Speaking powerfully about the isolation of living in what Child A called a ‘sealed echo chamber’ the lived experiences of these young people make for frightening and sobering listening. Child B, now into his mid twenties, spoke about the normalisation of a life lived encapsulated in his mother’s mindset, where professionals were the enemy against whom he must always ‘keep his guard up.’ The commonalities of experience between these two young people were extremely clear and yet each comes from a different part of the country and each has a very different cultural background, what they have in common is that they were both utterly dependent upon a parent who was determined to control their every experience of life, including their relationship with their other parent.
Emerging from this powerful sharing of lived experience are some clear messages that these young people want others to hear –
- Their experience is real, it is painful and it is deeply traumatising, it can take years to make sense of what has been done to them.
- Rejection of their relationship with the other parent is only part of the harm that these young people suffered, in many respects it is simply an outward manifestation of the coercive control they experience.
- Isolation, seclusion, silent grief and suffering is the core of this experience; this is what Child A calls a ‘very private experience’, with no-one to tell, the burden on the child is immense and the psychological suffering makes these children unwell.
- Denial of their experience by people who say that alienation of children is just something claimed by abusive fathers, is re-traumatising, it is harmful to young people who are making sense of what they have been through.
The seminar launches two new books by these young people, the first is a handbook for young people called ‘Choosing Yourself When Your Parents Separate.’ Written by Child A, this book is intended to help other young people who suffer in this situation.
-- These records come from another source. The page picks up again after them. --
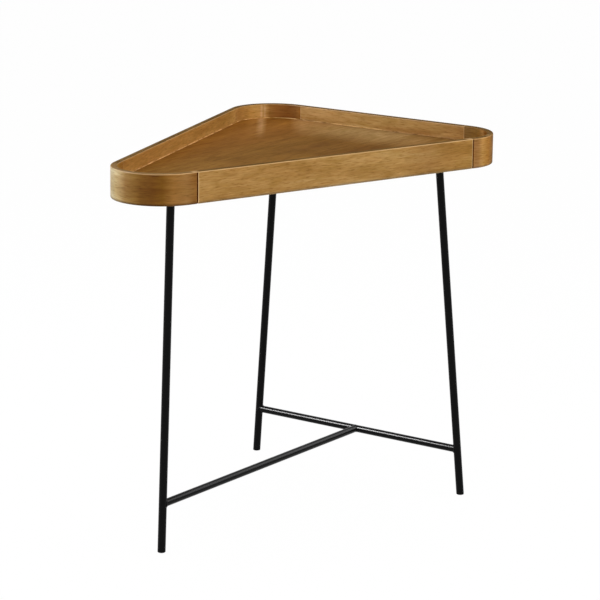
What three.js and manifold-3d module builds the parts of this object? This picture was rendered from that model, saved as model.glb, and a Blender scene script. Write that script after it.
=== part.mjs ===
// Triangle side table: a wooden tray top with bent corners on a welded steel rod base.
// Millimetres, +Z up. The origin is on the floor under the middle of the tray's bounding box.
// +X runs from the tip of the triangle to its back edge, and the legs are named as seen from the tip.

import * as THREE from 'three';
import { mergeVertices } from 'three/addons/utils/BufferGeometryUtils.js';
import Module from 'manifold-3d';

const wasm = await Module();
wasm.setup();

// Tray
const tableHeight = 610; // floor to the top of the rim
const trayLength = 677; // tip to back edge, over the rim
const trayWidth = 497; // side to side, over the rim
const cornerRadius = 76; // outside of every bent corner
const rimHeight = 49;
const rimThickness = 9.5;
const rimEdgeRadius = 2; // rounding of the rim's long edges
const recessDepth = 24.5; // rim top down to the panel
const panelThickness = 9;
const tongueThickness = 5; // tongue round the panel's edge, level with its underside
const grooveDepth = 4; // how far the tongue's groove is cut into the rim
const tipTail = 16; // straight run of the tip corner past its bend
const backTail = 7; // straight run of the back corners past their bends
const seamChamfer = 1; // eased ends that make a V groove at each seam

// Feathers, the loose tongues that are glued across the seams
const featherLength = 20;
const featherHeight = 14;
const featherThickness = 3;

// Legs and stretcher
const legDiameter = 12.7;
const tubeWall = 1.2;
const rodDiameter = 12;
const stretcherHeight = 77.5; // floor to the axis of the rods
const tipLegLean = 24; // how far the tip leg's top stands in from its foot
const backFootOut = 10; // back feet past the corner centres, towards the back edge
const backFootAside = 38.5; // back feet past the corner centres, towards the sides
const backTopIn = 6.4; // back leg tops in from the corner centres, towards the tip
const backTopNarrow = 10; // back leg tops in from the corner centres, towards the middle

// Foot plugs
const plugHeadHeight = 2;
const plugShankLength = 14;

// Leg plates and their screws
const plateDiameter = 64;
const plateThickness = 3;
const screwCircleDiameter = 46;
const screwHoleDiameter = 4.8;
const screwDiameter = 4;
const screwHeadDiameter = 8;
const screwHeadHeight = 2.8;
const screwBite = 7; // length of the screw inside the panel
const screwPointLength = 2;
const screwHeadFlatShare = 0.55; // flat top of the pan head, of its radius
const screwHeadWallShare = 0.4; // straight wall of the pan head, of its height

// Clearances
const fitGap = 0.3; // pieces that slide into or lie in one another
const glueGap = 0.3; // rim pieces end to end
const copeGap = 0.3; // rod ends that are cut to a round neighbour
const overrun = 5; // every cut runs this far past what it cuts

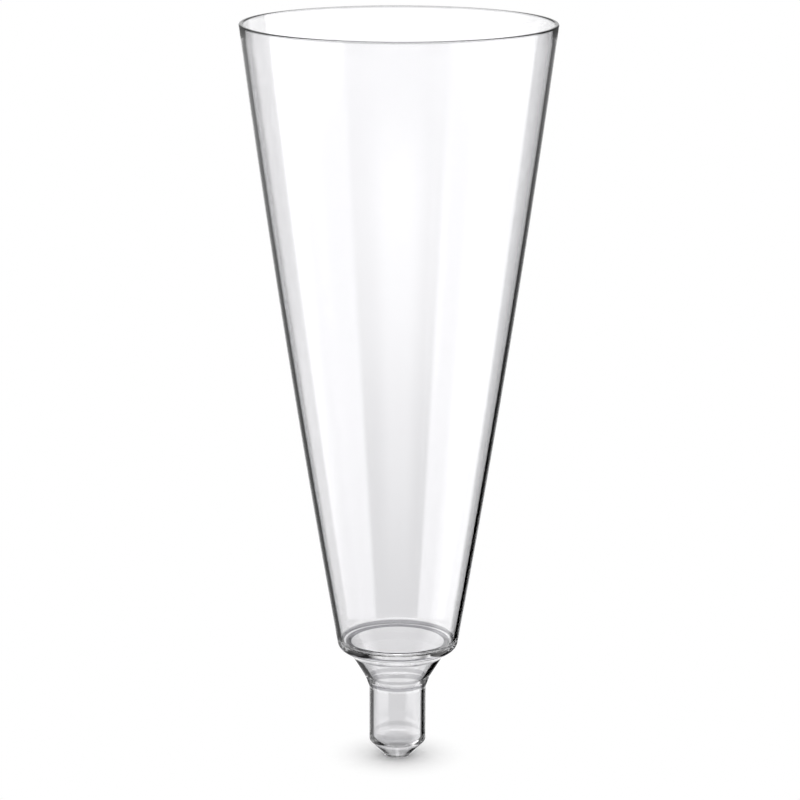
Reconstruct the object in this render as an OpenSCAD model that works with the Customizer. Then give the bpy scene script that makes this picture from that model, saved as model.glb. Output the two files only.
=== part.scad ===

The second book by Child B, accompanies the book ‘Please Let Me See My Son’ by Thomas Moore and tells the story from the young person’s point of view to give a holistic picture of this family trauma.
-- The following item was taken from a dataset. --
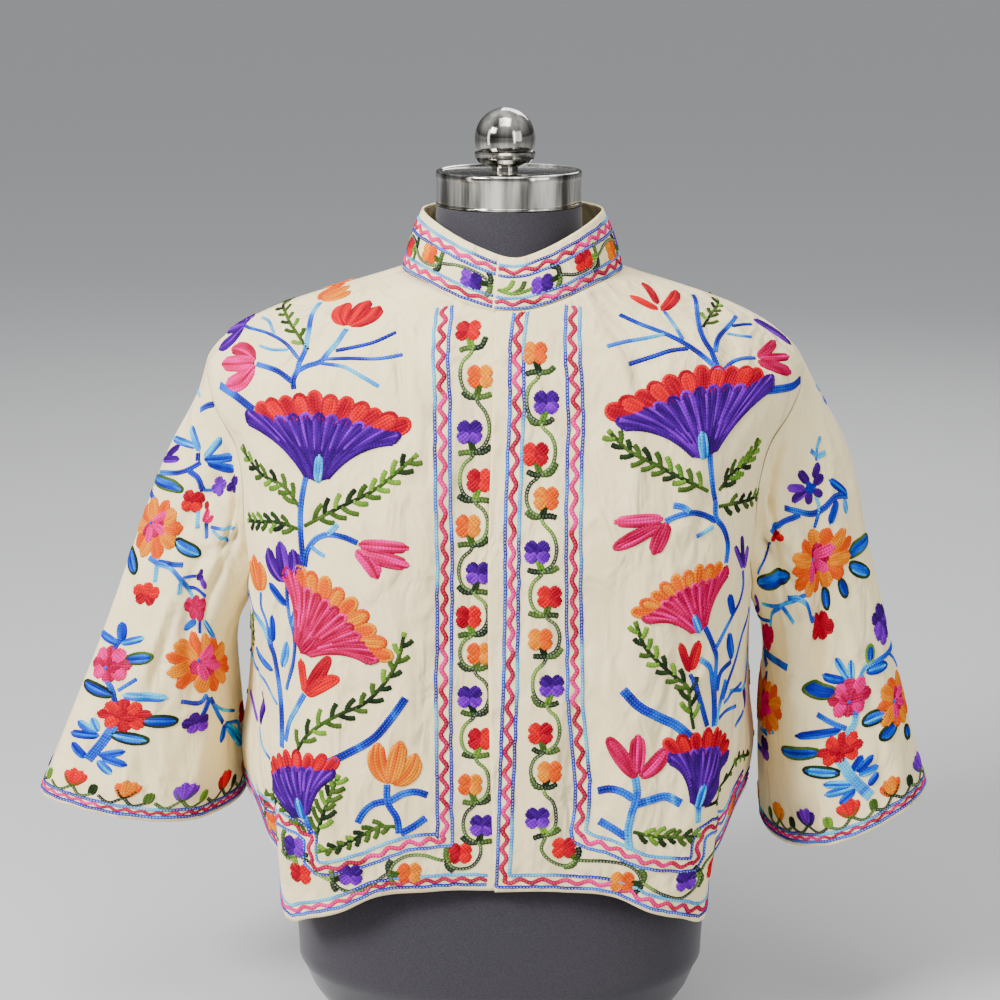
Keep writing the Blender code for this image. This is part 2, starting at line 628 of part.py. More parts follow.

As someone who has worked with well over a hundred severely alienated children, listening to Child B whose family I worked with fifteen or so years ago and Child A with whom I have worked more recently, was a deeply moving experience. Neither of these young people have rejected the parent who harmed them so badly but have sought to understand their actions and why they were not able to see the suffering they caused. Each young person has come to recognise that the parent who harmed them believed that the abuse they were inflicting upon them, was love. Both have grown to recognise what healthy love looks and feels like and both recognise and are grateful to have the parent they rejected for many years to show them that.
As we move forward into a new phase of work in which we will centre the lived experience of young people who have recovered from this form of child abuse, we will hold events which are open for the public to join so that these young people can tell the real stories of what is happening to children in divorce and separation. Their moving and eloquent presentations will be available soon to read and will form the core of a briefing which will be sent to all MPs and Peers.
Thank you to everyone who attended to hear these young people speak, your support for their lived experience is greatly appreciated.